What did it mean, in contrast, to render a figure "like a sculptor"? In terms that have reentered our language as clichés, the sculptor placed the depicted subject on a pedestal, and made a bronze or marble monument out of a figure that assumed symbolic and heroic dimensions. The sculptor handled the very clay of the model, subjectively rendering the figure's features and actively shaping his or her appearance. Not every artist was physically strong enough to work in this medium, influential enough to have a public square or art museum at her disposal, or wealthy enough to set the process in motion. The art's colossal proportions demanded a great deal of physical space for subjects who represented, and for artists who sought to represent, civic ideals. Sculptures became part of the landscape of town squares and public spaces as the figures they represented supposedly embodied or allegorized the civic virtues the public revered most.

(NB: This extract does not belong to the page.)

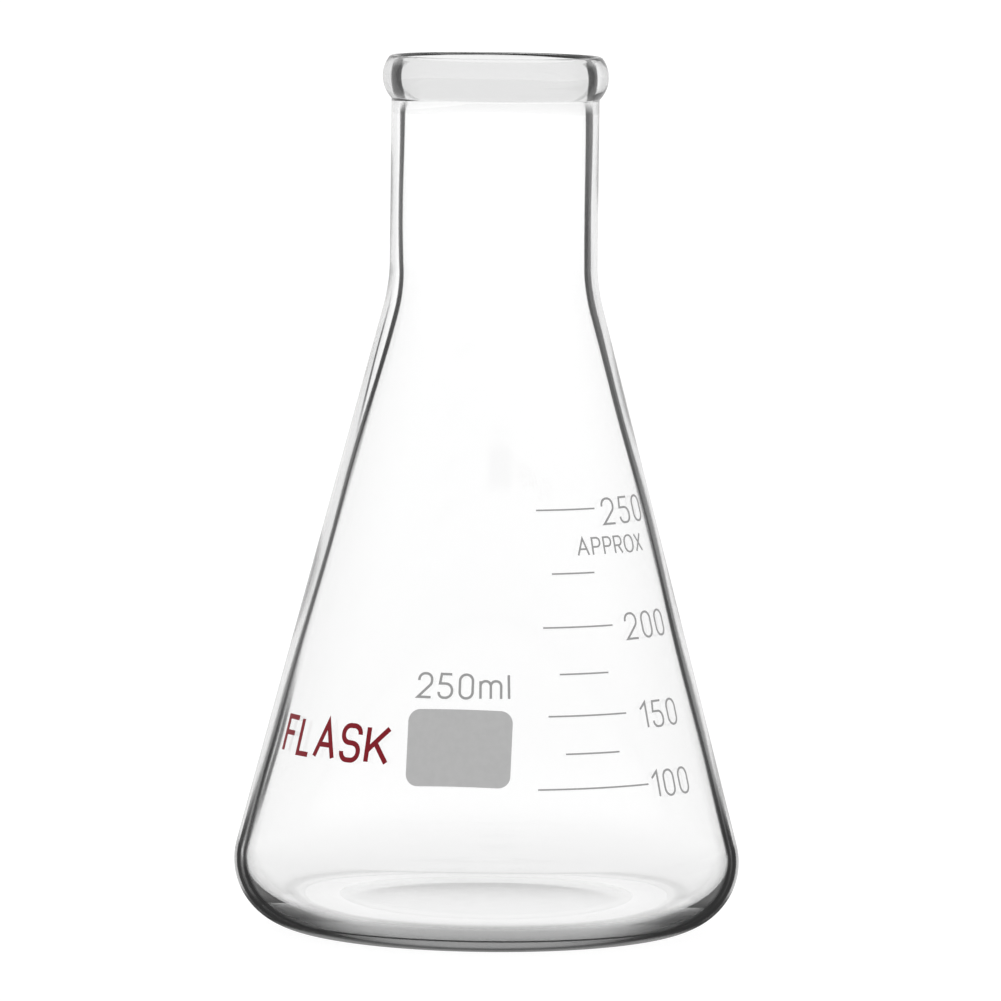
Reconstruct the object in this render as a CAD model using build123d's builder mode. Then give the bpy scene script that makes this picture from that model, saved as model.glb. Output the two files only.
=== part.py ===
"""Erlenmeyer flask, 250 ml narrow neck, blown borosilicate glass with fired-on enamel markings.

Millimetres, +Z up. The origin is the centre of the resting ring under the base. The markings face
-Y, and azimuth is measured from there towards +X. Each marking is its own thin layer of enamel.
"""

from build123d import *
import math
import os

# --- Driving dimensions of the glass ------------------------------------------------------------
flask_height = 146.5
body_radius = 42.5
cone_angle = 14.7  # of the wall from the vertical
neck_radius = 17.4
shoulder_radius = 30.0  # of the soft bend from the cone into the neck
heel_radius = 11.2
rim_radius = 18.9
rim_depth = 7.2  # height of the beaded rim, whose bulge meets the neck in a crease
rim_top_radius = 18.0
rim_bore = 17.3  # radius of the hollow that the bead has on its inside
mouth_radius = 16.4
lip_rise = 0.5  # height of the rounded crest between the bead and its hollow

neck_wall = 1.5
cone_wall = 1.1  # of the cone where it leaves the heel
shoulder_wall = 1.7  # of the cone where it meets the neck
floor_edge = 3.1  # thickness of the floor at the resting ring
floor_centre = 4.0  # height of the floor's middle, pushed up by the punt
punt_rise = 1.1
punt_radius = 25.0
inner_heel_radius = 9.0
inner_shoulder_radius = 28.0

# --- Driving dimensions of the enamel -----------------------------------------------------------
enamel = 0.06  # thickness of the fired layer
enamel_band = (22.0, 80.0)  # heights between which the cone carries markings
line_weight = 0.26
graduated_volumes = (100, 125, 150, 175, 200, 225, 250)  # ml
print_rise = 4.2  # how far the whole scale sits above the true levels
line_centre = 28.0  # azimuth of the middle of every graduation line, degrees
long_line = 23.6  # degrees of arc
short_line = 15.5
lowest_line = 31.1
numeral_height = 4.6
numeral_stretch = 1.2
numeral_azimuth = {100: 44.8, 150: 44.8, 200: 44.8, 250: 43.0}  # where each numeral begins
numeral_drop = {100: 0.1, 150: 0.6, 200: 0.4, 250: 0.6}  # of its middle below its line
spot_width = 17.3
spot_height = 12.8
spot_corner = 2.0
spot_azimuth = -7.5
spot_middle = 34.3

bend = math.radians(cone_angle)

# Centre of the heel's arc, and the point where the arc runs into the cone
heel_centre = Vector(body_radius - heel_radius, heel_radius)
cone_foot = heel_centre + Vector(math.cos(bend), math.sin(bend)) * heel_radius
shoulder = Vector(
    neck_radius + shoulder_radius,
    cone_foot.Y
    + (shoulder_radius - (neck_radius + shoulder_radius - cone_foot.X) * math.cos(bend))
    / math.sin(bend),
)
bore_radius = neck_radius - neck_wall


def cone_radius(height, depth=0.0):
    """Radius of the cone at a height, on the surface that lies depth inside the outer one."""
    return cone_foot.X - (height - cone_foot.Y) * math.tan(bend) - depth / math.cos(bend)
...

In the nineteenth century novelists likened literature to sculpture or to photography, they chose between the idealizing or "realistic" media, and between artists who claimed agency in shaping the appearance of their subjects, and artists who disowned agency in doing so. Novelists could see a subject's identity as predetermined, and merely perceived by the rendering artist, or they could perceive of identity as constructed and sculpted by the artist as he or she rendered. The photographer seemed to be a passive medium by which what was thought to be the subject's essential and natural character emerged in a supposedly objective depiction. The sculptor by contrast seemed to be a mediator actively shaping the image to arrive somewhere in between the subject's "real" appearance and the physical ideal that the artist pictures in his or her mind. If sculpture and photography provided opposed models for reproducing the human figure, this project asks, how did writers choose to depict a subject's body, "like a sculptor," or "like a photographer"? Were writers more akin to sculptors, whose art to some observers seemed to be fading into antiquity as it idealized its subjects in ways that seemed increasingly impractical? Or were they more closely related to photographers, who seemed to reproduce unprecedented levels of detail and verisimilitude, and to bolster distinctions between "us" and "them"?